The Light House cinema will be showing The Picture of Dorian Gray from 1945, starring Angela Lansbury – who, coincidentally, shares a birthday with Wilde). The Art Deco Stella Cinema will be screening the 1952 version of The Importance of Being Earnest, shown with subtitles so people can read the dialogue as written. And for the first time ever, the house where Wilde was born – 21 Westland Row – will be open in collaboration with Oscar Wilde House, allowing visitors to see both in one visit.
There are plenty of Oscar Wilde sites around Dublin (you can explore nine of them on a free, self-guided tour called A Walk on the Wilde Side), but many spots in the city have ties to the playwright.
You can have a pint in Kennedy’s pub, where Wilde worked as a shelf stacker back when it was also a shop. And while Sweny’s Pharmacy gets plenty of attention for its connection to James Joyce and Ulysses, it’s also where Wilde regularly dropped in to deliver prescriptions for his father, a lauded surgeon. Pop in and you can see a first edition of An Ideal Husband on display behind the counter.
You can walk around Trinity College, where he studied Classics – take a campus tour and they might just regale you with stories of his college years. He was also a frequent visitor of Marsh’s Library, a beautiful old building in the shadow of St Patrick’s Cathedral, which has barely changed in 300 years. This year, they’ll be holding a Wilde exhibition in the main gallery in honour of his anniversary, but you can visit at any time to easily envision what it must have been like when Wilde read here.

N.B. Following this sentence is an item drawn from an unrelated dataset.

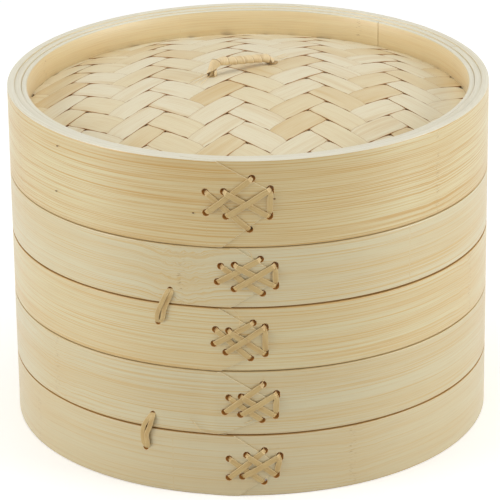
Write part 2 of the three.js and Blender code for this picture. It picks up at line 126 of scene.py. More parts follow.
class Tree:
    """A node tree of a material or of Geometry Nodes."""

    def __init__(self, tree):
        self.nodes = tree.nodes
        self.links = tree.links

    def node(self, kind, settings=None, sockets=None, output=0):
        """Any node: its type, then its settings, then the values or wires of its sockets."""
        made = self.nodes.new(kind)
        for name, value in (settings or {}).items():
            if name == "stops":
                self.set_stops(made.color_ramp, value)
            else:
                setattr(made, name, value)
        for name, value in (sockets or {}).items():
            if isinstance(value, Wire):
                self.links.new(value.socket, made.inputs[name])
            else:
                made.inputs[name].default_value = value
        return Wire(self, made.outputs[output]) if made.outputs else made

    @staticmethod
    def set_stops(ramp, stops):
        while len(ramp.elements) < len(stops):
            ramp.elements.new(1)
        for element, (position, colour) in zip(ramp.elements, stops):
            element.position = position
            element.color = colour

    def maths(self, operation, *terms):
        return self.node("ShaderNodeMath", {"operation": operation}, dict(enumerate(terms)))

    def limited(self, value, low, high):
        return self.maths("MINIMUM", self.maths("MAXIMUM", value, low), high)

    def step(self, value, low, high):
        """0 below low, 1 above high, and a smooth rise between them."""
        limits = {"Value": value, "From Min": low, "From Max": high}
        return self.node("ShaderNodeMapRange", {"interpolation_type": "SMOOTHSTEP"}, limits)

    def point(self, x, y, z=0.0):
        return self.node("ShaderNodeCombineXYZ", None, {0: x, 1: y, 2: z})


class Finish(Tree):
    """A material under construction, ending in one Principled shader."""

    def __init__(self, name):
        self.material = bpy.data.materials.new(name)
        self.material.use_nodes = True
        super().__init__(self.material.node_tree)
        self.nodes.clear()
        self.shader = self.nodes.new("ShaderNodeBsdfPrincipled")
        output = self.nodes.new("ShaderNodeOutputMaterial")
        self.links.new(self.shader.outputs[0], output.inputs[0])

    def set(self, name, value):
        if isinstance(value, Wire):
            self.links.new(value.socket, self.shader.inputs[name])
        else:
            self.shader.inputs[name].default_value = value

    def mix(self, share, first, second, blend="MIX"):
        settings = {"data_type": "RGBA", "blend_type": blend}
        return self.node("ShaderNodeMix", settings, {0: share, 6: first, 7: second}, output=2)

    def noise(self, x, y, z=0.0, detail=2.0, roughness=0.5):
        sockets = {"Vector": self.point(x, y, z), "Scale": 1.0, "Detail": detail, "Roughness": roughness}
        return self.node("ShaderNodeTexNoise", None, sockets)

    def bump(self, height, distance, strength=1.0):
        sockets = {"Height": height, "Distance": distance, "Strength": strength}
        self.set("Normal", self.node("ShaderNodeBump", None, sockets))


def tone(red, green, blue):
    """A colour given as it looks on a screen, from 0 to 255, as the linear colour of a shader."""
    shares = [value / 255 for value in (red, green, blue)]
    linear = [s / 12.92 if s <= 0.04045 else ((s + 0.055) / 1.055) ** 2.4 for s in shares]
    return (*linear, 1.0)


print("wires and trees are ready")

# %% [markdown]
# Split bamboo is a bundle of long fibres. Along a strip they run for centimetres, and across it
# they change every fraction of a millimetre, so each grain pattern is a noise stretched a
# hundredfold along the strip. The pattern reads the strip's own map in metres, first along the
# strip and then round its section, so it bends with the hoop and runs on over the rim. The second
# map holds the distances to the strip's edge and to the nearest growth node, where the fibres
# break up into short brown dashes.

# %% Bamboo finishes
LINE_PITCH = 0.8 * MM
THIN_PITCH = 0.42 * MM
FIBRE_PITCH = 0.3 * MM
FRONT_SHADE_FADE = 92 * MM
OUTER_WALL_RADIUS = 127 * MM
KNOT_REACH = 3 * MM
SWERVE_REACH = 26 * MM


def strip_place(finish):
    place = finish.node("ShaderNodeSeparateXYZ", None,
                        {0: finish.node("ShaderNodeUVMap", {"uv_map": "strip"})})
    return place, place.also(1)


def section_place(finish):
    place = finish.node("ShaderNodeSeparateXYZ", None,
                        {0: finish.node("ShaderNodeUVMap", {"uv_map": "section"})})
    return place, finish.maths("ABSOLUTE", place.also(1))


def bamboo(name, pale, amber, brown, lines=0.6, seed=0.0, skin=0.0, seam=0.0, knots=1.0, swerve=1.0,
           roughness=0.38, relief=0.05, gloss=1.0, front=0.0):
    """Split bamboo with its grain along the strip. skin colours its edges amber; seam browns the very edges as
    painted shade in the seams; front makes the front more amber as painted shade.
    """
    finish = Finish(name)
    along, across = strip_place(finish)
    edge, knot = section_place(finish)
    near_knot = 1 - finish.step(knot, 0.15 * KNOT_REACH, KNOT_REACH)
    near_swerve = 1 - finish.step(knot, 0.1 * SWERVE_REACH, SWERVE_REACH)
    drift = finish.noise(along * 9, across * 30, seed) * (1.4 * MM)
    wobble = finish.noise(along * 130, across * 210, seed + 6) * near_swerve * (2.4 * swerve * MM)
    level = across + drift + wobble
    broad = finish.noise(along * 4, level * 85, seed + 3)
    wide_lines = finish.noise(along * 6, level / LINE_PITCH, seed + 1, detail=3.0, roughness=0.6)
    thin_lines = finish.noise(along * 10, level / THIN_PITCH, seed + 5, detail=2.0)
    fibres = finish.noise(along * 45, level / FIBRE_PITCH, seed + 2, detail=2.0, roughness=0.6)
    wide_mask = finish.step(wide_lines, 0.5, 0.64) * lines
    thin_mask = finish.step(thin_lines, 0.53, 0.64) * (lines * 0.7)
    colour = finish.mix(finish.step(broad, 0.35, 0.7) * 0.3, pale, amber)
    # Painted shade: front turns the colour towards amber on the hoop's front, where it gets less light and sheen
    # than the sides.
    if front:
        spot = finish.node("ShaderNodeTexCoord", output=3)
        behind = finish.node("ShaderNodeSeparateXYZ", None, {0: spot}, output=1)
        colour = finish.mix(finish.step(behind * -1, FRONT_SHADE_FADE, OUTER_WALL_RADIUS) * front, colour, amber)
    colour = finish.mix(wide_mask, colour, amber)
    colour = finish.mix(thin_mask, colour, amber)
    colour = finish.mix(finish.step(fibres, 0.42, 0.72) * 0.13, colour, brown)
    flecks = finish.noise(along * 300, level / (0.5 * MM), seed + 8, detail=2.0)
    dashes = finish.step(flecks, 0.58, 0.68) * near_knot * knots
    colour = finish.mix(dashes * 0.7, colour, brown)
    colour = finish.mix(near_swerve * 0.12 * knots, colour, amber)
    if skin:
        colour = finish.mix((1 - finish.step(edge, 0.3 * MM, 1.3 * MM)) * skin, colour, amber)
    # Painted shade: seam browns the last half millimetre of each edge, where the seams between the hoops lie in
    # shade.
    if seam:
        colour = finish.mix((1 - finish.step(edge, 0.12 * MM, 0.5 * MM)) * seam, colour, brown)
    finish.set("Base Color", colour)
    finish.set("Roughness", finish.step(fibres, 0.2, 0.8) * 0.12 + (roughness - 0.06))
    finish.shader.inputs["Specular IOR Level"].default_value = gloss
    finish.shader.inputs["Sheen Weight"].default_value = 0.2 * gloss
    finish.shader.inputs["Sheen Roughness"].default_value = 0.4
    finish.bump(fibres + wide_mask * 0.6 - dashes * 0.6, relief * MM)
    return finish.material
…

You can often find Wilde-themed exhibitions in the Museum of Literature Ireland (MoLI), where they’re currently screening their film installation De Profundis, with a group of LGBTQ+ writers, artists and activists performing the words Wilde wrote from prison. It’s for acts like this – writing one of the greatest love letters of all time, while being imprisoned for “gross indecency” – that Wilde is considered a hero to Ireland’s LGBTQ+ community. The film will be exhibited here until October 1, but you can also catch it on Wilde’s birthday at the Irish Film Institute (IFI), as part of the Oscariana festival.

Enniskillen Castle
While there are many Wildean sites around Dublin, it wasn’t the only place he lived in Ireland. During his teenage years, he attended what was then the Portora Royal School in picturesque Enniskillen, County Fermanagh (which Samuel Beckett also attended in later years). Now the Enniskillen Royal Grammar School, it was here – nestled beside the glistening Fermanagh Lakelands in Ireland’s only island town – that Wilde first got the inspiration for his famous short story The Happy Prince.
Of course, you could always pay a simple homage to the legendary Irish wit by reading some of his best-loved works. It’s an experience sure to leave you coming back for more. After all, as Wilde himself said: “If one cannot enjoy reading a book over and over again, there is no use in reading it at all.”